Travel ban restrictive but necessary

Travel bans from countries suspected of harboring terrorists are not new.

Unfortunately, people such as students, employees, refugees and global tourists are sometimes caught up in the midst of a travel ban. Enacted by executive order during President Trump’s first month in office, the travel ban is said to have been created intentionally to be severely restrictive in an attempt to give the new administration an opportunity to evaluate the current refugee and terrorist situation.

President Trump has stated that the travel ban enacted was done with the intention of protecting the sovereignty of the Unites States and her citizens. Travel bans have been proposed in the past to stem the spread of illness or disease. For example, travel bans on ebola-affected countries were discussed during an outbreak of the deadly disease in Western Africa.

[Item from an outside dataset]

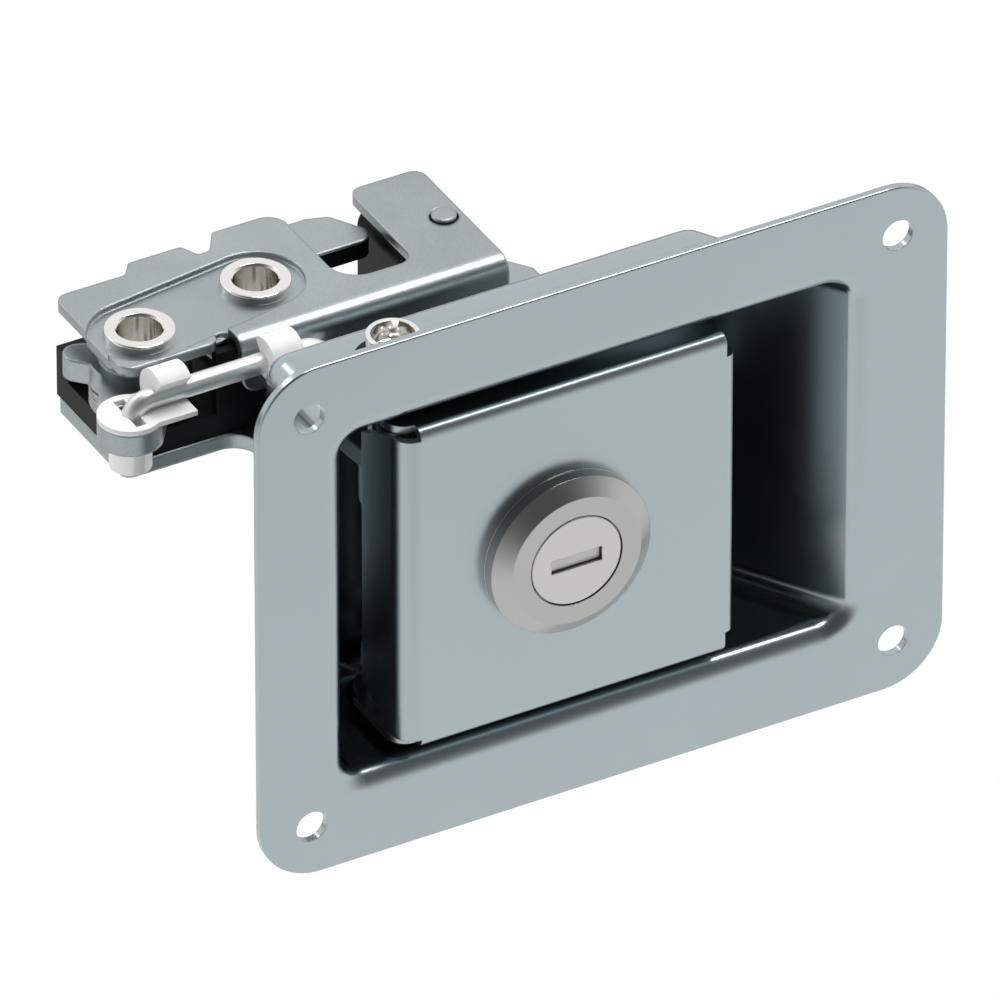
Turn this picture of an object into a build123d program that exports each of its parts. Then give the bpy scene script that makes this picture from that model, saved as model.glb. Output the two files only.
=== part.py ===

Travel bans have also been used to keep select individuals from traveling to or from certain destinations, like in the case of Michael Savage. Michael Savage appealed several times to former secretary Hillary Clinton to intervene on his behalf to have a travel ban rescinded.

Trump’s travel ban reflects solutions

The new travel restriction goes into effect mid-March.

The removal of Iraq from the list of banned countries was encouraged by President Trump’s Secretary of Defense Jim Matthis for fear of stemming progress in the elimination of terrorist organizations that country. The new exemptions; permanent residents, valid visa holders, are seen as a practical remodeling of the travel ban.

The new executive order drops language offering higher status to religious minorities that many saw as anti-Muslim. It also will allow Syrians to enter the United States after a 120 wait period and background checks instead of an indefinite termination of travel to the US.

The new language is more appealing to the masses but groups like the ACLU are still not satisfied, citing the Trump administration's supposed anti-Muslim rhetoric and preferential treatment of peoples coming from less terror and conflicted areas. The President Trump administration says that it is trying to defeat ISIS and the Muslim Brotherhood as well as secure the country and that not everybody is going to be happy with any restrictions on travel.